→ **Supplied material**
START

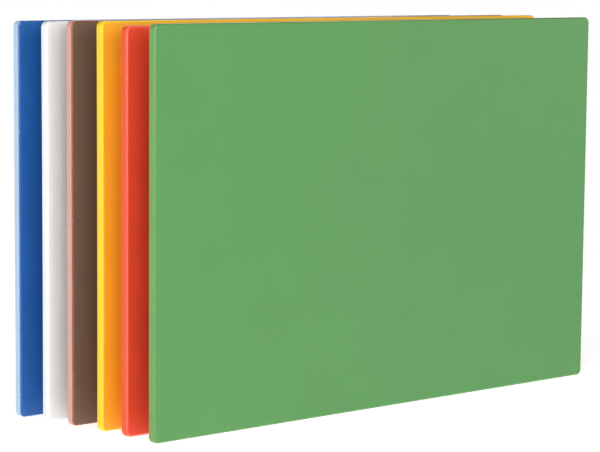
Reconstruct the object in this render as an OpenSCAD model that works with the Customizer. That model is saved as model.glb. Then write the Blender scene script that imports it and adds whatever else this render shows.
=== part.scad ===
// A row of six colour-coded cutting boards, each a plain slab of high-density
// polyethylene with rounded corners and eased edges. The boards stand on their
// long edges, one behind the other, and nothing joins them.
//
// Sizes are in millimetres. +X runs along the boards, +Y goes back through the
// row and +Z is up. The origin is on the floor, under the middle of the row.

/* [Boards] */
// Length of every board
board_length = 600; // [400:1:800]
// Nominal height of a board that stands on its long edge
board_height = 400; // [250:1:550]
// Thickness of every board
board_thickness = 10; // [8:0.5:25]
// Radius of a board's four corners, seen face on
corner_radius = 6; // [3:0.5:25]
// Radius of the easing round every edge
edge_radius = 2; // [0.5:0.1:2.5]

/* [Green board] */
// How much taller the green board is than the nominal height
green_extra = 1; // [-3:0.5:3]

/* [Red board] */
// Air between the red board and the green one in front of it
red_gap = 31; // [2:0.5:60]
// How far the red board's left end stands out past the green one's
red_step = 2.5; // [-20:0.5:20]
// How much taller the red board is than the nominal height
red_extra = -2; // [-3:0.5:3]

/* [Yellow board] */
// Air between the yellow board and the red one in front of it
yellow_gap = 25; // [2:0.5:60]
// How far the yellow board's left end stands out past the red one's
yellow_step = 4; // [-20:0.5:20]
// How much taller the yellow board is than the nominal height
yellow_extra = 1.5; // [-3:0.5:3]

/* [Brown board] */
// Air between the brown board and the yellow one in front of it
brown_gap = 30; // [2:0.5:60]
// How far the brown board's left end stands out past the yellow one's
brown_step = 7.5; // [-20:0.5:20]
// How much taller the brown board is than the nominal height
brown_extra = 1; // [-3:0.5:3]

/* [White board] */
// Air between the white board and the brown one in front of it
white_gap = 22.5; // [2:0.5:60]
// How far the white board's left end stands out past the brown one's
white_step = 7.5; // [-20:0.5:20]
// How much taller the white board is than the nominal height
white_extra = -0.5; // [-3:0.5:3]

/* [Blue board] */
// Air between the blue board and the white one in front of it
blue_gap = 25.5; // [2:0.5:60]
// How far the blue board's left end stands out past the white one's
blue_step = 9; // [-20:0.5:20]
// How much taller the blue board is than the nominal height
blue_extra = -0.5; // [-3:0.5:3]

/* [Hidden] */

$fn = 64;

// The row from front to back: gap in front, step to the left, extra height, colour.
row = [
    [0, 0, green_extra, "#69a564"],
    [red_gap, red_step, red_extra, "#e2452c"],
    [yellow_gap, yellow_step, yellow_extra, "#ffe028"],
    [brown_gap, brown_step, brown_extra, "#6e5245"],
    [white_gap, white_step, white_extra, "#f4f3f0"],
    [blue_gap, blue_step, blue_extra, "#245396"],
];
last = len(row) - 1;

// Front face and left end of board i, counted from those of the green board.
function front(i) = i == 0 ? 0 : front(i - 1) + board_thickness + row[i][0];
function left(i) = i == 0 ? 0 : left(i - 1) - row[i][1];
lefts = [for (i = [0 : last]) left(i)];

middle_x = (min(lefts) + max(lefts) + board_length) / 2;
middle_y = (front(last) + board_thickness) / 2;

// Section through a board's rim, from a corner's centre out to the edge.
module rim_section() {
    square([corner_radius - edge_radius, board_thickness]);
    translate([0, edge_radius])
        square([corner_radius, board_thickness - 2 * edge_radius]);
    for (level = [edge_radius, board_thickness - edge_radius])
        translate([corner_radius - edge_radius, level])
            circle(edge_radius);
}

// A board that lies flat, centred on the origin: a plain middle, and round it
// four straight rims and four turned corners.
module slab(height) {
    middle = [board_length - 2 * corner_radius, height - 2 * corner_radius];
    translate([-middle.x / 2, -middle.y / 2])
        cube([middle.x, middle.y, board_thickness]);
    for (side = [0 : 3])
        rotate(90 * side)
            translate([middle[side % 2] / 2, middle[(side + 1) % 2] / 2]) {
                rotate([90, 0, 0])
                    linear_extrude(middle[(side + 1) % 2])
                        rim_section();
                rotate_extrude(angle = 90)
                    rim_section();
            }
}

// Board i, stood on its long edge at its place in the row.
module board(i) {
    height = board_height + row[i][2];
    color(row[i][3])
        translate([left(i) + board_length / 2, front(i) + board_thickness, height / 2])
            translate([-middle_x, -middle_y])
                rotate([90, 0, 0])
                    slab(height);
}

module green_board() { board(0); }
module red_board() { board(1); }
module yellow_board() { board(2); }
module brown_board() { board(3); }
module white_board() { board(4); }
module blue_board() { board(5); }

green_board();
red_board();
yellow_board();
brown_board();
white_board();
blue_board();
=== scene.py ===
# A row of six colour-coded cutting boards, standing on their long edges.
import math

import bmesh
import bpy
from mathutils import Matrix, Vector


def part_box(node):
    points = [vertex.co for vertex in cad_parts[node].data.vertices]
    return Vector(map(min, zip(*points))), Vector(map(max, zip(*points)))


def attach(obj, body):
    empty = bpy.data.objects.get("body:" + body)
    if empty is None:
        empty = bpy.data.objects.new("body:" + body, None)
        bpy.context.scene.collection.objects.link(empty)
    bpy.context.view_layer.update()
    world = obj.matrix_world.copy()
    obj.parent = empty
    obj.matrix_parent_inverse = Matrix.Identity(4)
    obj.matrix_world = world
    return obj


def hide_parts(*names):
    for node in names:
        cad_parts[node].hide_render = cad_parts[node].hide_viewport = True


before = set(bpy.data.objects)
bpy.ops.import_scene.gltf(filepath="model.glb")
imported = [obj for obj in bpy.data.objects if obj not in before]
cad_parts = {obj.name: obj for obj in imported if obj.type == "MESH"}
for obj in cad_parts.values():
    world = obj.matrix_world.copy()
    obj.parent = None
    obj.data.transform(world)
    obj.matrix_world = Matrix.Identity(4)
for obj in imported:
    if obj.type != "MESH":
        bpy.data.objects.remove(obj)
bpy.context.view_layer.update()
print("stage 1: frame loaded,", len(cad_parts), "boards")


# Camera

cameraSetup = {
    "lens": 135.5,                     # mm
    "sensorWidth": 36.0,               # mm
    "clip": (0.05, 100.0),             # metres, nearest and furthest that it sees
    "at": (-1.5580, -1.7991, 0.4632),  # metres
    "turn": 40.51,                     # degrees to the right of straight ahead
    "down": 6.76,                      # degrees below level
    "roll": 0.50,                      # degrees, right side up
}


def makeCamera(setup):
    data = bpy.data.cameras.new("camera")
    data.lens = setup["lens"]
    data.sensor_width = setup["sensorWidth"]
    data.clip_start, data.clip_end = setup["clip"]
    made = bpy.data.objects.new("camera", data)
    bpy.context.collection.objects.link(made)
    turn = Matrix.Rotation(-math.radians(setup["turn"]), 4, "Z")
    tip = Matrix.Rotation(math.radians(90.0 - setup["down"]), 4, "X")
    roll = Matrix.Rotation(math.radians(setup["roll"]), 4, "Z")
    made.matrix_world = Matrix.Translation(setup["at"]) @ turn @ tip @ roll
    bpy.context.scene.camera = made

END
START

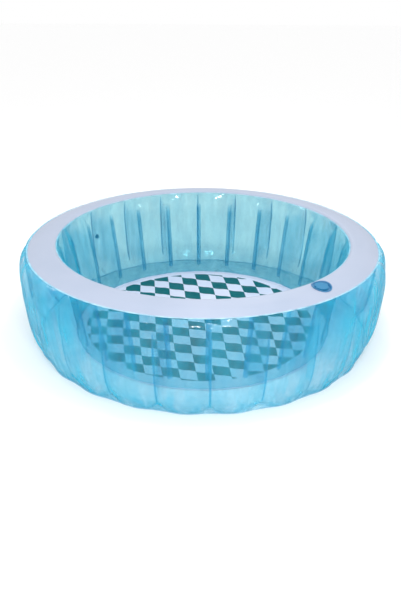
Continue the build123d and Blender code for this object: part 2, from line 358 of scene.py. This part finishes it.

END

→ **Exercise requirements**
Give again, word for word, only the lines running from the line with "Reconstruct the object" through the line with "of the row."; include both of those lines.

→ **Task answer**
Reconstruct the object in this render as an OpenSCAD model that works with the Customizer. That model is saved as model.glb. Then write the Blender scene script that imports it and adds whatever else this render shows.
=== part.scad ===
// A row of six colour-coded cutting boards, each a plain slab of high-density
// polyethylene with rounded corners and eased edges. The boards stand on their
// long edges, one behind the other, and nothing joins them.
//
// Sizes are in millimetres. +X runs along the boards, +Y goes back through the
// row and +Z is up. The origin is on the floor, under the middle of the row.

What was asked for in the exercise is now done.